Human traffickers are using a new route from the Chittagong Hill Tracts (CHT) to Malaysia, via Manipur and Mizoram in India and then through Chin state and Yangon of Myanmar, according to the sources in home ministry. It has been discovered that a number of Bangladeshi citizens, many of whom are Buddhists, are involved in human trafficking through the new route. Some of these traffickers have been jailed in Myanmar, the sources said.
The Bangladesh embassy in Myanmar has asked the Ministry of Home Affairs to take necessary steps in this regard to stop human trafficking, the sources claimed.
Manjurul Karim Khan Chowdhury, Bangladesh ambassador to Myanmar, sent a letter recently to the secretary of the Security Services Division of the home ministry.
“Human traffickers have found a new route to traffic people to Malaysia. First, they are taken to India (Mizoram and Manipur) and then to Myanmar. From Myanmar, attempts are made to travel to Malaysia," says the letter.
The letter also says that the emergence of this Bangladesh–India–Myanmar –Malaysia route could spell trouble for Bangladesh. Both Chin state and Sagaing region have borders with India, whereas Chin state also shares its border with Bangladesh.

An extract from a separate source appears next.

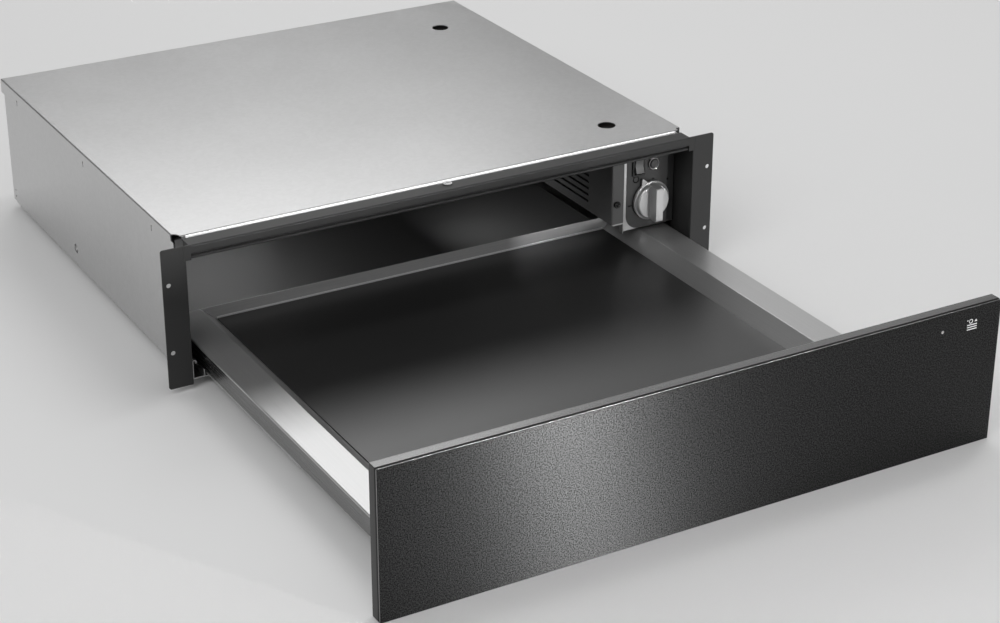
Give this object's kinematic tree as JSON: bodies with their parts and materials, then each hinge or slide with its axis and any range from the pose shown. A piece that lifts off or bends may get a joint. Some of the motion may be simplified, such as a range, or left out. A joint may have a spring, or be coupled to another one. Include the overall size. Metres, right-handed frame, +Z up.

“The porous borders and difficult terrain may make it difficult for border forces to monitor illegal trespassing,” the letter mentions.
“If the border points go unchecked, use of this route by human traffickers will increase in future, which will dent the image of Bangladesh,” the letter adds.
According to the ambassador’s letter, “At least 15 ‘alleged’ Bangladeshis who entered Myanmar have been detained by the Myanmar authorities. The detained persons informed the consular team of the Bangladesh embassy that they intended to go to Malaysia via the Yangon–Meyik route to find jobs.”
“Some of the detainees revealed that they entered Myanmar by crossing the border from Moreh in India. Some detainees disclosed that they had promised to pay Tk. 1.2 lakh per person to a
Buddhist monk in Rangamati. Others claimed to have paid Tk. 50,000 each to an Indian monk who travelled between India and Bangladesh for this purpose,” the letter says.
In the letter, the Bangladesh ambassador said the detainees were ethnic minority Buddhists from the Chattogram Hill Tracts. According to sources, human traffickers also use the old route from Cox’s Bazar via Renong in Thailand, which is close to the Malaysian border, to traffic people to Malaysia through the waterways.
A number of Thai trawlers enter the Karnaphuli estuary in Chittagong to traffic humans from Bangladesh to Malaysia.
Sometimes the Coast Guard challenges the trawlers and tries to detain them. But they are unable to do much in the absence of proper laws.
When asked about the trafficking, Home Minister Asaduzzaman Khan Kamal told The Independent that the authorities had already been asked to arrest those involved in human trafficking. “We will seek cooperation of the countries concerned to stop the trafficking,” he said. Law enforcement agencies have sometimes arrested people in fishing trawlers in the deep sea that were headed for Malaysia.